▶ The request
Would you quote the material below from its first line through the line containing "sheet brushed with", exactly and with both ends included?

▶ Data section
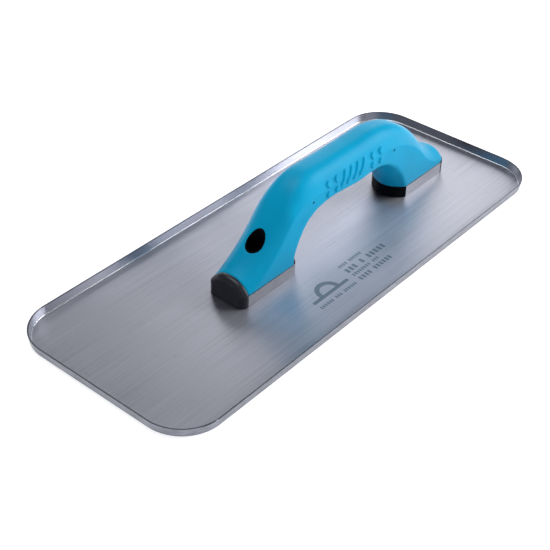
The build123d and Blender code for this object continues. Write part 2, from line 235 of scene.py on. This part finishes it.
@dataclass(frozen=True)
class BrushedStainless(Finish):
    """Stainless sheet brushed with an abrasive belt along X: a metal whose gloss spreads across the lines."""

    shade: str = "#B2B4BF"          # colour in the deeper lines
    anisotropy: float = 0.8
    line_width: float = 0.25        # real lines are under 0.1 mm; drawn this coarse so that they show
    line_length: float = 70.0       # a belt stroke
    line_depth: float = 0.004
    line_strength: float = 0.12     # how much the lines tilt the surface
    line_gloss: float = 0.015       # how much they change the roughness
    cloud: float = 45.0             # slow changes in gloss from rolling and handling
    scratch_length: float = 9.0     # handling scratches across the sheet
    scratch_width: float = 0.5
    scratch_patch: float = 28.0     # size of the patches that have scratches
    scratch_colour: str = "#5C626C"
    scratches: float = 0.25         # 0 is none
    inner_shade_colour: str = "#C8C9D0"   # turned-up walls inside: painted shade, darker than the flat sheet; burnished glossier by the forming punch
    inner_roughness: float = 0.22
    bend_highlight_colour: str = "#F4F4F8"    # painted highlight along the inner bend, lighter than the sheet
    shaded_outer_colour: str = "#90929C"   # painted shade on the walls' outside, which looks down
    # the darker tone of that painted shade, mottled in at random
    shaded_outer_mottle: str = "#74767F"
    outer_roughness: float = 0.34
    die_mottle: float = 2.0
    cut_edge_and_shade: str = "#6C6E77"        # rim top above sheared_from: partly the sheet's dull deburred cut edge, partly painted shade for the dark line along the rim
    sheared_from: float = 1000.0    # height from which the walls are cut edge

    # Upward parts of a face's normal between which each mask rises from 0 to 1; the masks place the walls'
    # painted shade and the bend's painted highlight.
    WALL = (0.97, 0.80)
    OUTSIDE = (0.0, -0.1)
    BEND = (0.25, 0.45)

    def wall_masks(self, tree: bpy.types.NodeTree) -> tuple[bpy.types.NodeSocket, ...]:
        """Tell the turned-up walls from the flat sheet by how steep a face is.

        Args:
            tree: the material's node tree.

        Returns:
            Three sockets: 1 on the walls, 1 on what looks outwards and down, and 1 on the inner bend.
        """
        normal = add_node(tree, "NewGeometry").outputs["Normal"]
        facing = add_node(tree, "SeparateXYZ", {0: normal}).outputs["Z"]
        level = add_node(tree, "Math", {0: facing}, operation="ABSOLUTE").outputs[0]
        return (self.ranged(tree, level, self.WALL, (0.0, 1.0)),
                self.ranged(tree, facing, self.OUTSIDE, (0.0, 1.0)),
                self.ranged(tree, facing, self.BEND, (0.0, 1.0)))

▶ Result
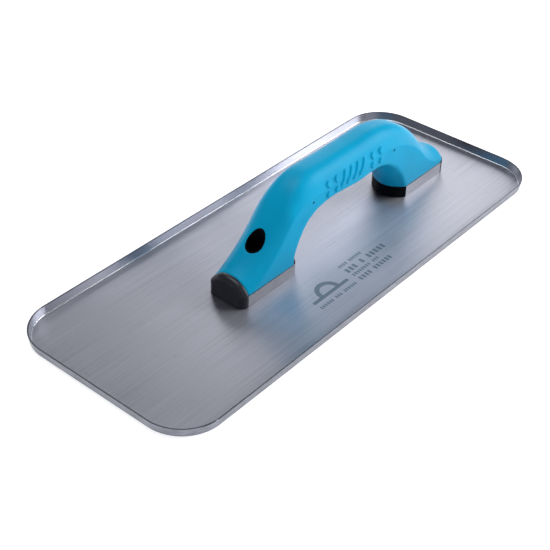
The build123d and Blender code for this object continues. Write part 2, from line 235 of scene.py on. This part finishes it.
@dataclass(frozen=True)
class BrushedStainless(Finish):
    """Stainless sheet brushed with an abrasive belt along X: a metal whose gloss spreads across the lines."""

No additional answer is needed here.